_Job_:
Copy out all of the data exactly as it appears.

[CAD and scene scripts]

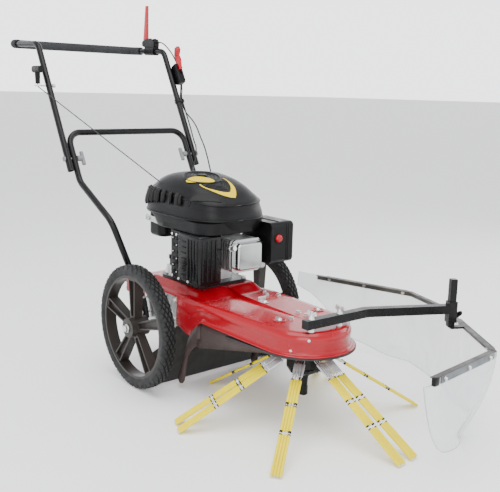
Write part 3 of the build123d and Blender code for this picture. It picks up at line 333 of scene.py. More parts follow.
def block(centre, size, rotation=None, bevel=0.001):
    """Box with small bevels, as vertices and faces."""
    made = bmesh.new()
    bmesh.ops.create_cube(made, size=1)
    bmesh.ops.scale(made, vec=size, verts=made.verts)
    bmesh.ops.bevel(made, geom=made.edges[:], offset=bevel, segments=2, affect="EDGES", profile=0.5)
    if rotation:
        bmesh.ops.rotate(made, matrix=rotation, verts=made.verts)
    bmesh.ops.translate(made, vec=centre, verts=made.verts)
    made.verts.index_update()
    verts = [v.co.copy() for v in made.verts]
    faces = [tuple(v.index for v in face.verts) for face in made.faces]
    made.free()
    return verts, faces


def turned(profile, origin, axis, sides=32):
    """Turned shape: profile of (radius, height) pairs about an axis through origin."""
    axis = Vector(axis).normalized()
    side = axis.cross(Vector((0, 0, 1)) if abs(axis.z) < 0.9 else Vector((1, 0, 0))).normalized()
    up = axis.cross(side)
    loops = []
    for radius, height in profile:
        middle = Vector(origin) + axis * height
        loops.append([middle + side * (radius * cos(2 * pi * k / sides))
                      + up * (radius * sin(2 * pi * k / sides)) for k in range(sides)])
    return rings(loops)


# ---------------------------------------------------------------- tyres with a block tread
TREAD_STEPS = 540
TREAD_BLOCKS = 44
TREAD_DEPTH = 0.0050
TREAD_HALF = 0.0185


def tyre_profile():
    """Outline of the tyre section: (across, radius) from one bead round the tread to the other."""
    outline = [(-0.019, RIM_R), (-0.0205, 0.169), (-0.0225, 0.176), (-0.0228, 0.1835), (-0.0205, 0.1905),
               (-0.0185, 0.1945)]
    crown = [-TREAD_HALF + 2 * TREAD_HALF * k / 22 for k in range(1, 22)]
    outline += [(across, WHEEL_R - 6.3 * across ** 2 - 0.0002) for across in crown]
    outline += [(-across, radius) for across, radius in outline[5::-1]]
    return outline


def tread_depth(turn, across):
    """How deep the groove is at a place on the tread: rows of slanted blocks."""
    u = turn * TREAD_BLOCKS
    v = across / TREAD_HALF
    slant = abs(((u + v * 1.4) % 1.0) - 0.5) * 2
    cross = abs(((u - v * 1.4) % 1.0) - 0.5) * 2
    groove = max((slant - 0.74) / 0.12, (cross - 0.74) / 0.12, 0.0)
    return TREAD_DEPTH * min(1.0, groove)


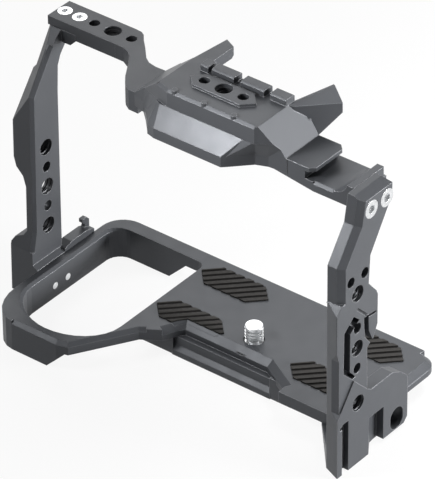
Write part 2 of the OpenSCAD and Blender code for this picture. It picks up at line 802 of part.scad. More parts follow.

_Task result_:
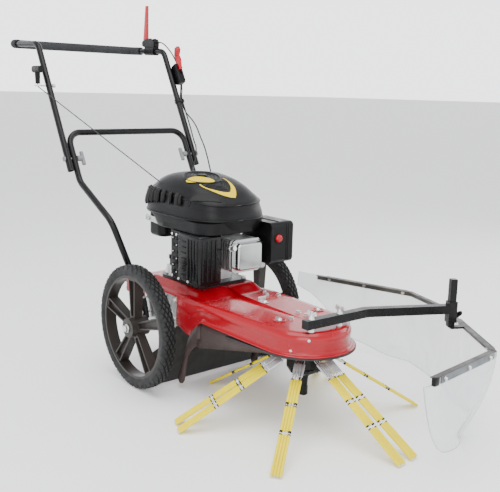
Write part 3 of the build123d and Blender code for this picture. It picks up at line 333 of scene.py. More parts follow.
def block(centre, size, rotation=None, bevel=0.001):
    """Box with small bevels, as vertices and faces."""
    made = bmesh.new()
    bmesh.ops.create_cube(made, size=1)
    bmesh.ops.scale(made, vec=size, verts=made.verts)
    bmesh.ops.bevel(made, geom=made.edges[:], offset=bevel, segments=2, affect="EDGES", profile=0.5)
    if rotation:
        bmesh.ops.rotate(made, matrix=rotation, verts=made.verts)
    bmesh.ops.translate(made, vec=centre, verts=made.verts)
    made.verts.index_update()
    verts = [v.co.copy() for v in made.verts]
    faces = [tuple(v.index for v in face.verts) for face in made.faces]
    made.free()
    return verts, faces


def turned(profile, origin, axis, sides=32):
    """Turned shape: profile of (radius, height) pairs about an axis through origin."""
    axis = Vector(axis).normalized()
    side = axis.cross(Vector((0, 0, 1)) if abs(axis.z) < 0.9 else Vector((1, 0, 0))).normalized()
    up = axis.cross(side)
    loops = []
    for radius, height in profile:
        middle = Vector(origin) + axis * height
        loops.append([middle + side * (radius * cos(2 * pi * k / sides))
                      + up * (radius * sin(2 * pi * k / sides)) for k in range(sides)])
    return rings(loops)


# ---------------------------------------------------------------- tyres with a block tread
TREAD_STEPS = 540
TREAD_BLOCKS = 44
TREAD_DEPTH = 0.0050
TREAD_HALF = 0.0185


def tyre_profile():
    """Outline of the tyre section: (across, radius) from one bead round the tread to the other."""
    outline = [(-0.019, RIM_R), (-0.0205, 0.169), (-0.0225, 0.176), (-0.0228, 0.1835), (-0.0205, 0.1905),
               (-0.0185, 0.1945)]
    crown = [-TREAD_HALF + 2 * TREAD_HALF * k / 22 for k in range(1, 22)]
    outline += [(across, WHEEL_R - 6.3 * across ** 2 - 0.0002) for across in crown]
    outline += [(-across, radius) for across, radius in outline[5::-1]]
    return outline


def tread_depth(turn, across):
    """How deep the groove is at a place on the tread: rows of slanted blocks."""
    u = turn * TREAD_BLOCKS
    v = across / TREAD_HALF
    slant = abs(((u + v * 1.4) % 1.0) - 0.5) * 2
    cross = abs(((u - v * 1.4) % 1.0) - 0.5) * 2
    groove = max((slant - 0.74) / 0.12, (cross - 0.74) / 0.12, 0.0)
    return TREAD_DEPTH * min(1.0, groove)


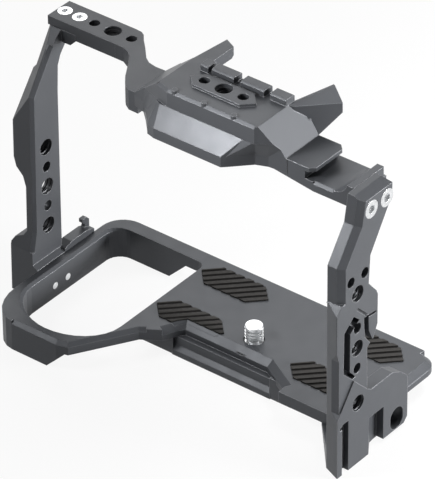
Write part 2 of the OpenSCAD and Blender code for this picture. It picks up at line 802 of part.scad. More parts follow.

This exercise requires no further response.